# Sodastream canister stand?



## Protopigeon (22 Feb 2016)

Hey folks

I just bought one of these or my Rio 180L tank 

http://www.co2art.co.uk/products/ad...uarium-co2-system-for-planted-tank-up-to-500l

But I'm wondering how everyone secures the canister in the aquarium cabinet so it doesn't fall over once it's set up? It needs to be in the cabinet otherwise my other half will complain 

The options i can think of are:

Use an elastic bungy to strap it to my canister filter
Build a DIY Stand (using PVC Pipe?)
leave it in the box and Duct tape that to my cabinet (
Any advice appreciated! 

Cheers


----------



## jagillham (22 Feb 2016)

It would probably fit in a 40mm water waste clip attached to inside of cabinet. Just slide it in from the top.


----------



## tim (22 Feb 2016)

Not sure how big the soda stream canisters are but I used a bicycle water bottle holder screwed to the side of my cabinet when I ran a disposable welding gas setup.


----------



## Andy D (22 Feb 2016)

I also bought a bike water bottle holder to sit my Sodastream bottle in.


----------



## Protopigeon (22 Feb 2016)

Great ideas - thanks folks!


----------



## Protopigeon (22 Feb 2016)

I think I might get some small Bungee cords like this

http://www.ebay.co.uk/itm/Small-Hoo...hash=item589b3b7671:m:mYVD_ou_G1s-9zdeKLZeeSw

and a hook to affix to the cabinet interior.

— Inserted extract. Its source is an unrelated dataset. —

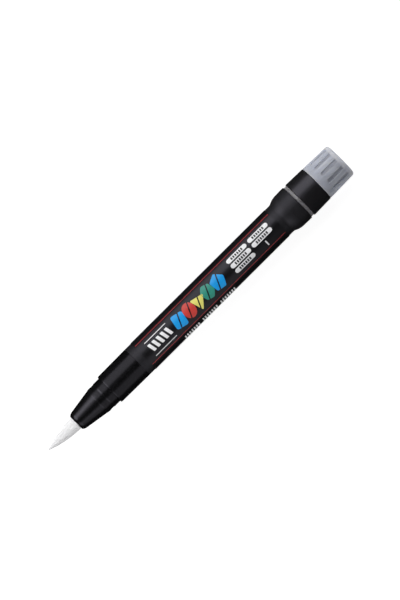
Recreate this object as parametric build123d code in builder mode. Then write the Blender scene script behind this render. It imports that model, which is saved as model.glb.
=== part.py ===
from build123d import *
import os

# Brush pen with a push tail, lying on its side, in millimetres.
# +X runs along the pen towards the brush, +Z is up, and the floor is at Z = 0.
# Pressing the tail knob slides the tank forward: the tank's seat leaves the fixed needle and paint flows.

# ---- Driving lengths, from the tail to the tip ----
knob_length = 12.4
band_length = 8.6
travel_gap = 1.25
barrel_length = 82.2
nose_length = 31.35
brush_length = 14.2
overall_length = knob_length + band_length + travel_gap + barrel_length + nose_length + brush_length

# ---- Driving radii ----
band_radius = 7.61
flare_radius = 7.59
skirt_radius = 7.22
barrel_radius = 6.43
seat_radius = 5.63
barrel_bore = 5.55
tank_radius = 4.95
tank_bore = 4.05
nose_bore = 4.2
nozzle_radius = 2.9
brush_radius = 2.68

# ---- Fits ----
running_clearance = 0.06
seal_clearance = 0.02
assembly_clearance = 0.02
axial_clearance = 0.4
edge_break = 0.15

# ---- Stations along the pen ----
tail_x = -overall_length / 2
knob_front_x = tail_x + knob_length
band_front_x = knob_front_x + band_length
mouth_x = band_front_x + travel_gap
joint_x = mouth_x + barrel_length
nose_x = joint_x + nose_length
tip_x = nose_x + brush_length

# ---- Moving tail unit ----
press_travel = 1.1
skirt_overlap = 2.0
tank_back_x = tail_x + 6.0
tank_front_x = joint_x - 12.9
housing_front_x = tank_front_x + 1.0
nozzle_front_x = housing_front_x + 10.5
nozzle_bore = 1.6
plug_front_x = tank_back_x + 5.0
knob_bore = 6.05
centring_radius = knob_bore - assembly_clearance

# ---- Fixed insides ----
spigot_back_x = joint_x - 10.0
holder_back_x = joint_x - 5.4
bridge_back_x = joint_x + 2.1
bridge_front_x = bridge_back_x + 1.5
holder_front_x = joint_x + 8.1
ferrule_back_x = nose_x - 10.7
ferrule_shoulder_x = ferrule_back_x + 1.5
ferrule_front_x = nose_x - 2.0
stem_radius = 0.8
core_radius = 1.2

# ---- Where everything turns ----
axis_height = band_radius
pen_axis = Axis((0, 0, axis_height), (1, 0, 0))
profile_plane = Plane(origin=(0, 0, axis_height), x_dir=(1, 0, 0), z_dir=(0, -1, 0))


def ring(back_x, front_x, inner_radius, outer_radius, mode=Mode.ADD):
    """A plain ring or rod round the pen's axis, added to or cut from the part being built."""
    middle = ((back_x + front_x) / 2, (inner_radius + outer_radius) / 2)
    with BuildSketch(profile_plane) as section:
        with Locations(middle):
            Rectangle(front_x - back_x, outer_radius - inner_radius)
    revolve(section.sketch, axis=pen_axis, mode=mode)


def o_ring(middle_x, ring_radius, cord_radius):
    """A seal of round section."""
    with BuildSketch(profile_plane) as section:
        with Locations((middle_x, ring_radius)):
            Circle(cord_radius)
    revolve(section.sketch, axis=pen_axis)


def finish(piece, name):
    """Names one finished piece and writes it."""
    piece.part.label = name
    export_step(piece.part, f"parts/{name}.step")


os.makedirs("parts", exist_ok=True)


# ---- Barrel: black tube, flared at the rear mouth ----
mouth_bore = skirt_radius + running_clearance
counterbore_front_x = mouth_x + skirt_overlap + press_travel + axial_clearance
flare_end_x = mouth_x + 1.8
shoulder_top = (mouth_x + 4.3, flare_radius - 0.07)
shoulder_foot = (mouth_x + 7.9, barrel_radius)
shoulder_foot_round = 2.0
inner_shoulder_top = (counterbore_front_x, shoulder_top[1] - 0.9)
inner_shoulder_foot = (mouth_x + 7.5, barrel_bore)
lip_round = 0.2
lip_start = (mouth_x, flare_radius - lip_round)
lip_end = (mouth_x + lip_round, flare_radius)
joint_edge_break = 0.06

with BuildPart() as barrel:
    with BuildSketch(profile_plane) as barrel_profile:
        with BuildLine():
            Line((mouth_x, mouth_bore), lip_start)
            TangentArc(lip_start, lip_end, tangent=(0, 1))
            Polyline(lip_end, (flare_end_x, flare_radius), shoulder_top)
            TangentArc(shoulder_top, shoulder_foot, tangent=(1, -0.03))
            Polyline(
                shoulder_foot,
                (joint_x - joint_edge_break, barrel_radius),
                (joint_x, barrel_radius - joint_edge_break),
                (joint_x, barrel_bore),
                inner_shoulder_foot,
            )
            TangentArc(inner_shoulder_top, inner_shoulder_foot, tangent=(1, 0))
            Polyline(
                inner_shoulder_top,
                (counterbore_front_x, mouth_bore),
                (mouth_x, mouth_bore),
            )
        make_face()
        foot_corner = barrel_profile.vertices().sort_by_distance((*shoulder_foot, 0))[0]
        fillet(foot_corner, radius=shoulder_foot_round)
    revolve(axis=pen_axis)
finish(barrel, "barrel")


# ---- Label: printed film wrapped round the barrel ----
label_thickness = 0.12
label_back_x = mouth_x + 10.55
label_front_x = joint_x - 3.0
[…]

That way I can easily take the canister out to replace it, etc.


----------



## Protopigeon (26 Feb 2016)

I got the bungies and I've strapped the sodastream bottle to my canister filter for now. Seems fairly stable. 

I like the co2 art kit - Easy to set up having never done it before (even tho no instructions) 

It'll be interesting to see how long it lasts on a canister. I'm running @ 1bps at the moment, but my drop checker is still blue/green so I might have to up the bps a bit...


----------